Continent méditerranéen

Quand l’eau devient un enjeu majeur : Vers une nouvelle éthique hydrologique

Le dérèglement climatique bouleverse le cycle de l’eau et accentue la pénurie d’eau douce. Face à cette crise planétaire, l’écologue Karl Matthias Wantzen plaide, dans une série de tribunes publiées par 22-med, pour une “culture du fleuve”. Il y défend une refondation politique et éthique fondée sur la responsabilité partagée, l’inspiration des cultures anciennes, et la coopération entre territoires du Sud et du Nord.

Cet article est un résumé de 3 entretiens entre scientifiques publiés dans 22-med en mai 2024. Un dialogue entre Bernard Mossé responsables scientifique de Neede Méditerranée et Karl Matthias Wantzen professeur à la faculté de Strasbourg en charge de la chaire UNESCO « Fleuves et Patrimoine “, il dirige également une chaire interdisciplinaire ” Water and Sustainability “ pour le partenariat universitaire trinational ” EUCOR- The European Campus ». Ces entretiens sont à retrouver ICI dans les 11 langues utilisées sur le site. 

L’eau, comme le pétrole hier, devient une source de tensions croissantes entre usages agricoles, urbains et industriels. Le réchauffement climatique accentue la pression : précipitations irrégulières, fleuves à sec, nappes surexploitées, sécheresses extrêmes et inondations brutales dessinent une nouvelle géographie des pénuries. “Nous sommes confrontés à un cercle vicieux : plus la ressource devient rare, plus nous sommes gourmands”, constate Karl Matthias Wantzen.

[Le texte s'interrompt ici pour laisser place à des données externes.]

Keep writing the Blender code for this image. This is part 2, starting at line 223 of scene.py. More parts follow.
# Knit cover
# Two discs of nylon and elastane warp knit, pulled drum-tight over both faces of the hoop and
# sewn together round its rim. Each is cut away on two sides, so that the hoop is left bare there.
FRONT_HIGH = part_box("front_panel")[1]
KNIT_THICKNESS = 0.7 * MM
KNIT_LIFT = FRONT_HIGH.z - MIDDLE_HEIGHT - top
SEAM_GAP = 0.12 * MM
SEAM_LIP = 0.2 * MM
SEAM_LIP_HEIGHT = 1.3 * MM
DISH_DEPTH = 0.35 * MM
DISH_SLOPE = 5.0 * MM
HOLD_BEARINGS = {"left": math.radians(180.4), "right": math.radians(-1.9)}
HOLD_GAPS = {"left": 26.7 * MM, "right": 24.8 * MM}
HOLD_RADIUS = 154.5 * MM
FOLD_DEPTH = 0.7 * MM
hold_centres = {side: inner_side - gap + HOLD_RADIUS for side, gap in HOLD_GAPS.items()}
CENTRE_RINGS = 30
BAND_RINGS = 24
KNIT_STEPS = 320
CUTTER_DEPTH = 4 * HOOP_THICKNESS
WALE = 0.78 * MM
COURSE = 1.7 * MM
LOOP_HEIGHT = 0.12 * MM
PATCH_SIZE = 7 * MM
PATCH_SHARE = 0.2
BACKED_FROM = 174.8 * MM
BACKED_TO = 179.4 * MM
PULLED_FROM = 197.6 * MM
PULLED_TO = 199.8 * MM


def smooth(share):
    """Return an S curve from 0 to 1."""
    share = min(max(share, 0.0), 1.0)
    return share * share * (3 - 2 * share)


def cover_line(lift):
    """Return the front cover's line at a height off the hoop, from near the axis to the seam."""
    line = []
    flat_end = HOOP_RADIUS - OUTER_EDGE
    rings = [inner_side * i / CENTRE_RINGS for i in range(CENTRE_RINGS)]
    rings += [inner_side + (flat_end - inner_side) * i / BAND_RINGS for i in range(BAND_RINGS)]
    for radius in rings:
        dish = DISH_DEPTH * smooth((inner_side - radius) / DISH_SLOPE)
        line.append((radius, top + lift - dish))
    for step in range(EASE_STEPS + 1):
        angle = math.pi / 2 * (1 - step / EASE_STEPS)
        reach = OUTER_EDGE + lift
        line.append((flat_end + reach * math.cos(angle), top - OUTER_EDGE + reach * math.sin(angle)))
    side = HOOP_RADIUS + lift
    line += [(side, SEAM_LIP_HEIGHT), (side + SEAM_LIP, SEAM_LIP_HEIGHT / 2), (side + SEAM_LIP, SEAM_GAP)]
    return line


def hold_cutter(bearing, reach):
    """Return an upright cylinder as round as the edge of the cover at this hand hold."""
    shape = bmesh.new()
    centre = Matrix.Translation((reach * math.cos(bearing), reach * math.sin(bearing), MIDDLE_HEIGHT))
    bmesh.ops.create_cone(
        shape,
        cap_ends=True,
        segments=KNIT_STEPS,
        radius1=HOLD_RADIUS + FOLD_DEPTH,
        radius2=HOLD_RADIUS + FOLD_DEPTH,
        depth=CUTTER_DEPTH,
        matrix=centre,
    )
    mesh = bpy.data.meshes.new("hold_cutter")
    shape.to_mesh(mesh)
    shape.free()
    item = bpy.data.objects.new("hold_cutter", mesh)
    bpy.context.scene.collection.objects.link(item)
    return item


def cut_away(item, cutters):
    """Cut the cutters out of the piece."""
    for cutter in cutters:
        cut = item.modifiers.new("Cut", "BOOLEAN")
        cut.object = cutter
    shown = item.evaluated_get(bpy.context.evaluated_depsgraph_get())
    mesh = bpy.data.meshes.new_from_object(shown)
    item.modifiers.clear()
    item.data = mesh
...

Une ressource vitale de plus en plus disputée

L’hydrosystème planétaire est profondément altéré par des siècles de politiques d’aménagement qui ont rompu les équilibres. “Seulement un tiers des grands fleuves peuvent encore couler librement”, rappelle l’écologue. L’imperméabilisation des sols, la destruction des zones humides, le déboisement massif des têtes de bassin ou encore la fragmentation des cours d’eau par les barrages ont rompu les cycles naturels. “Nous avons dépassé un seuil. La catastrophe, parfois, dépasse une vie humaine : les dommages deviennent irréversibles à l’échelle de plusieurs générations.” Pour répondre aux tensions croissantes, Karl Matthias Wantzen propose de “mettre le fleuve au centre du territoire”. C’est le cœur de son concept de “culture du fleuve” : organiser la gestion de l’eau non plus selon des découpages politiques mais selon les bassins versants, transformés en “hydrotoires”, ces “bassins de responsabilité” où les intérêts des habitants sont structurellement liés.

“Les fleuves traversent plusieurs territoires, or les humains dessinent des frontières qui fragmentent leur gestion. C’est une erreur historique”, explique-t-il. Pour lui, seule une gouvernance partagée, négociée, entre tous les acteurs d’un bassin, peut garantir la pérennité de la ressource. À l’instar de la coopération transfrontalière autour du Rhin, initiée après une pollution chimique en 1986, ces alliances peuvent émerger — souvent après des drames. “Souvent, la catastrophe est le déclencheur d’une communauté de destin.”

Le Nord doit apprendre du Sud

Autre transformation en cours : la “méditerranéisation” de l’Europe du Nord. Sécheresses, incendies, pluies diluviennes et fleuves asséchés ne sont plus l’apanage des pays du Sud. “Les événements singuliers deviennent réguliers. La normalité est en train de changer.” Pour Wantzen, les territoires du Nord doivent s’inspirer des pratiques de sobriété développées dans les régions méditerranéennes : usage raisonné, revalorisation des zones humides, abandon de cultures inadaptées, etc.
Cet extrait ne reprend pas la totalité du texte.